"Kerry mentioned that Cheney's daughter was a lesbian in response to a question from moderator Bob Schieffer of CBS News asking the candidates if they believed 'homosexuality is a choice?'
After President Bush had answered that he 'did not know,' Kerry began by saying, ' . . . If you were to talk to Dick Cheney's daughter, who is a lesbian, she would tell you that she's being who she was, she's being who she was born as.'"
Well, it did come out a little awkward, but homosexuality is a subject that John Kerry is not uncomfortable discussing, and I think he was trying to make the question personal to the listeners, not just an "issue." Since candidates families are admired and in a way, adopted, by their supporters in this voting ritual, Kerry's strong statement of empathy might have crystallized into a shared realization among the people of this country. That would have been a good thing, especially since it's largely the neo-conservatives who have adopted the Cheney's as part of their extended family.
I guess it didn't. Too many Americans consider "lesbian" a cuss word.
I wish all that sensitivity that's showing up as "disapproval" would translate into consideration for partners' rights being upheld in our Constitution and state laws.
2 comments:
Dear Maggie:
I generally admire the good sense that you show in your writings, regardless of whether I agree with the content of them or not. In this one instance, however, I fear that you may be missing the point. I believe that many people are objecting to Senator Kerry's reference in the most recent debate to the fact that Vice President Cheney's daughter is a lesbian, not because they object to the word "lesbian", but because they (and certainly I) feel that Ms. Cheney has the right to conduct her own business without having her sexual orientation brought up in public by Kerry, and more to the point, without having Senator Edwards' (or his staff) "out" her as a lesbian in the first place.
I personally feel that there has been altogether too much invasion of privacy either by the press or by both political parties, who feed such information to the press. I suspect that many people are getting tired of such invasion of privacy. Thus, the negative poll.
Dear Bernard.
I don't disagree. This whole election process is so warped that normal behavior and straight answers from a candidate are really dangerous territory.

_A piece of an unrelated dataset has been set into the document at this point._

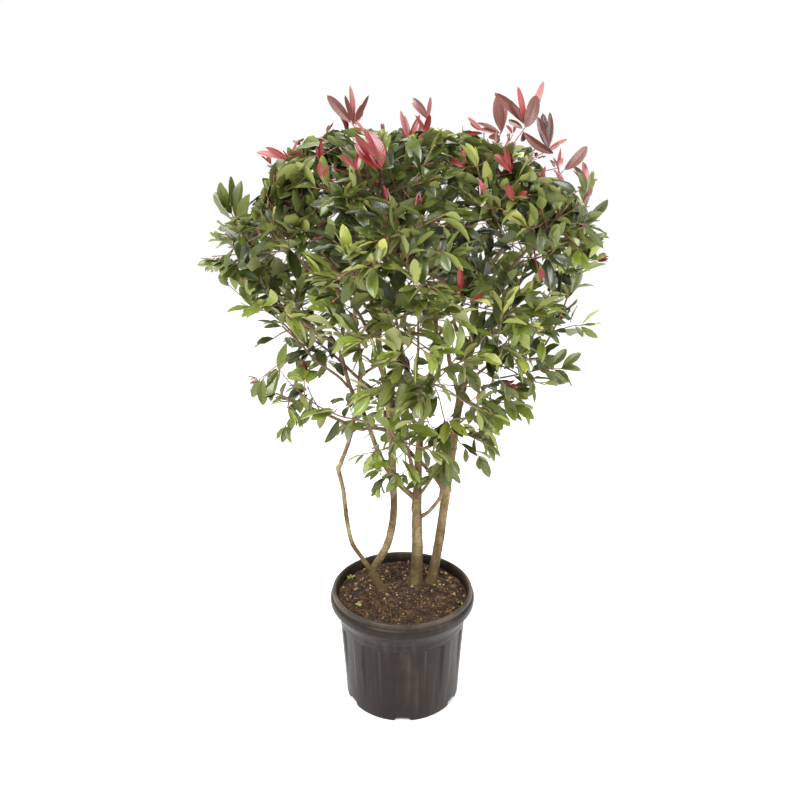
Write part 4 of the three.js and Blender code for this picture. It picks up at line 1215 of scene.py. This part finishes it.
def strewn_knots(limb, dice, kind):
    axis, knots = limb.axis, []
    at = dice.between(*kind["first"])
    while at < axis.length - kind["bare_end"]:
        share = at / axis.length
        direction = sideways(axis.tangent(share), dice.between(0, ROUND))
        height = dice.between(*kind["heights"]) * (limb.radius_at(share) if kind["in_radii"] else 1)
        knots.append((axis.point(share), direction, height, dice.between(*kind["widths"])))
        at += dice.between(*kind["gaps"])
    return knots


def make_limbs(stems, boughs, dice):
    bark = [bark_material("bark_stem", "7c6948", "3e3120", "a89670")]
    young_bark = [bark_material("bark_bough", "745e44", "3e2e1c", "9a8462")]
    forks = {stem.name: [] for stem in stems}
    for limb in [*boughs, *(stem for stem in stems if stem.name == FORKED_STEM)]:
        foot, direction = limb.axis.point(0), limb.axis.tangent(0.05)
        others = [stem for stem in stems if stem is not limb]
        parent = min(others, key=lambda stem: np.linalg.norm(stem.starts - foot, axis=1).min())
        place, height = foot + direction * FORK_KNOT["out"], FORK_KNOT["height"] * limb.radius_at(0)
        forks[parent.name].append((place, direction, height, FORK_KNOT["width"]))
    for stem in stems:
        shown = [(vec(*at), unit(vec(*towards)), *size) for at, towards, *size in KNOTS.get(stem.name, [])]
        knots = forks[stem.name] + shown + strewn_knots(stem, dice, STEM_BARK)
        below = 0 if stem.name == FORKED_STEM else BARK["below"]
        parts = make_bark(stem, stem.radius_at, knots, STEM_BARK, below)
        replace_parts(parts.piece(f"{stem.name}_bark", bark, "bark"), stem.name)
    joined = Parts()
    for bough in boughs:

        def with_collar(share, bough=bough):
            from_foot = np.exp(-share * bough.axis.length / COLLAR["length"])
            return bough.radius_at(share) * (1 + COLLAR["height"] * from_foot)

        parts = make_bark(bough, with_collar, strewn_knots(bough, dice, BOUGH_BARK), BOUGH_BARK)
        joined.add(parts.points[0], parts.faces[0], 0)
        joined.more_faces(parts.faces[1], 0)
    piece = joined.piece("boughs_bark", young_bark, "bark")
    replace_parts(piece, *[bough.name for bough in boughs])


# ---------- Leaves ----------

STATIONS = np.array([0, 0.08, 0.24, 0.42, 0.6, 0.78, 0.92, 1.0])
ABOVE = np.array([-1, -0.5, -0.05, 0.05, 0.5, 1])  # across the blade, in half widths; inmost is the rib
BELOW = np.array([-1, 0, 1])
RIB = 0.35  # half the midrib's width
BLADE = {
    "widest": 1.12,  # above 1 it lies nearer to the tip
    "foot": 0.05, "tip": 0.012,  # the least half widths
    "thickness": 0.5,
    "shortening": 0.12,  # of a drooping leaf
    "waves": 2.3, "wave_offset": 1.9,  # along the edge, and between its two sides
}
# A stalk leaves more along the twig and then bends more along the leaf.
STALK = {"more": 0.55, "less": 0.45, "radii": np.array([1.1, 0.75, 0.6]), "overlap": 3}

# Each tint's colours: the leaf from above, from below, its midrib and its stalk.
TINTS = {
    "deep": ("28300e", "646b38", "434f1e", "6e4c30"),
    "mid": ("3f4a12", "787f40", "5a6824", "7a4e32"),
    "olive": ("586026", "878c54", "71793e", "84503a"),
    "fresh": ("6a782a", "9aa056", "829044", "8c5a3c"),
    "lime": ("7e862c", "a4a454", "9c9e48", "9a6c3c"),
    "bronze": ("663c34", "8e6866", "80484a", "8a4440"),
    "purple": ("54383a", "7c5c60", "6c4648", "823e44"),
    "pink": ("9a5c58", "b08280", "ae706c", "a84c4c"),
    "red": ("8e3a3a", "a86666", "a25052", "a03a3c"),
    "crimson": ("6c1c1a", "8e4442", "842a2a", "8c2c2a"),
}


class Foliage:
    """Leaves that are joined into one piece. Each is a row of directions and sizes."""

    def __init__(self, fullness=LEAF["fullness"]):
        self.rows = []
        self.fullness = fullness

    def add(self, **facts):
        self.rows.append(facts)

    def columns(self, names):
        """Facts of all leaves, with room for the stations along and the points across a blade."""
        return (np.array([row[name] for row in self.rows], float)[:, None, None] for name in names.split())

    def sheet(self, base, across, lower):
        """Points over all blades, at shares of their half widths, and where each lies on its own."""
        direction, face, length, width = self.columns("direction face length width")
        fold, droop, arch, wave, phase, twist, bow = self.columns("fold droop arch wave phase twist bow")
        side = np.cross(face, direction)
        t = STATIONS[None, :, None]
        outline = np.sin(math.pi * t ** BLADE["widest"]) ** self.fullness
        half = width / 2 * np.maximum(outline, np.where(t < 0.5, BLADE["foot"], BLADE["tip"]))
        y = np.where(np.abs(across) < 0.1, np.sign(across) * np.minimum(RIB, half * 0.6), across * half)
        share = np.abs(y) / half
        lift = fold * np.abs(y) + arch * half * 4 * share * (1 - share)
        swing = 2 * math.pi * BLADE["waves"] * t + phase + BLADE["wave_offset"] * np.sign(y)
        ripple = wave * share**2 * np.sin(swing) * (half / width)
        x = length * (t - BLADE["shortening"] * np.abs(droop) * t**2)
        z = lift + ripple - lower * np.minimum(BLADE["thickness"], half * 0.3)
        places = np.stack(np.broadcast_arrays(x, y, phase), axis=-1)
        turn = twist * t
        y, z = y * np.cos(turn) - z * np.sin(turn), y * np.sin(turn) + z * np.cos(turn)
        z = z - droop * length * t**2
        y = y + bow * length * t**2
        points = base + x[..., None] * direction + y[..., None] * side + z[..., None] * face
        return points.reshape(len(self.rows), -1, 3), places.reshape(len(self.rows), -1, 3)

    def stalks(self, base, leaving):
        root, direction, face, length, stalk = self.columns("root direction face length stalk")
        side = np.cross(face, direction)
        middle = root + leaving * stalk[..., None] * 0.5
        ends = np.concatenate([root, middle, base + direction * STALK["overlap"]], axis=1)
        angles = np.arange(3) * 2 * math.pi / 3
        thick = STALK["radii"][:, None, None] * (length / LEAF["length"])[..., None]
        ring = np.cos(angles)[:, None] * side + np.sin(angles)[:, None] * face
        return (ends + thick * ring).reshape(len(self.rows), -1, 3)

    def piece(self, name, looks):
        root, twig, direction, stalk = self.columns("root twig direction stalk")
        more, less = STALK["more"], STALK["less"]
        leaving = unit(more * twig + less * direction)
        base = root + (less * leaving + more * direction) * stalk[..., None]
        above, above_places = self.sheet(base, ABOVE, 0)
        below, below_places = self.sheet(base, BELOW, BELOW == 0)
        stalks = self.stalks(base, leaving)
        points = np.concatenate([above, below, stalks], axis=1)
        places = np.concatenate([above_places, below_places, np.zeros_like(stalks)], axis=1)
        rows = len(STATIONS)
        top_faces = strips(rows, len(ABOVE), False)
        low_faces = strips(rows, len(BELOW), False)[:, ::-1] + above.shape[1]
        stalk_faces = strips(3, 3, True) + above.shape[1] + below.shape[1]
        faces = np.concatenate([top_faces, low_faces, stalk_faces])
        kinds = np.concatenate([
            np.tile([0, 0, 2, 0, 0], rows - 1), np.full(len(low_faces), 1), np.full(len(stalk_faces), 3),
        ])
        starts = np.arange(len(self.rows))[:, None, None] * points.shape[1]
        tints = sorted({row["tint"] for row in self.rows})
        slots = np.array([tints.index(row["tint"]) * 4 for row in self.rows])[:, None] + kinds
        parts = Parts()
        parts.add(points.reshape(-1, 3), (faces + starts).reshape(-1, 4), slots.ravel())
        parts.places.append(places.reshape(-1, 3))
        return parts.piece(name, [look for tint in tints for look in looks[tint]], "foliage")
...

I DO know that in different circles, the subject of homosexuality is handled very differently. Some people (like Kerry) have moved on from homosexuality being an issue, accepting the validity and potential of relationships. Many other people have not, and are adament that they WILL not move on.
I stand by my interpretetation of that particular incident in the debate, but I do agree that is normally a private subject for private conversation. And I think it is the public nature of the debate that makes it feel wrong. Nevertheless, the normally private question was broached, and the audience includes a large segment of people who are making this issue public in a very negative way, by supporting all the
attempts to introduce marriage amendments to the constitution.
Methinks those who protest, protest too much. Their prejudices are showing. ; )
Now they seem to want to have their cake and eat it too.
pax,
maggie
ps. I'll be so glad when this is over. It's like childbirth.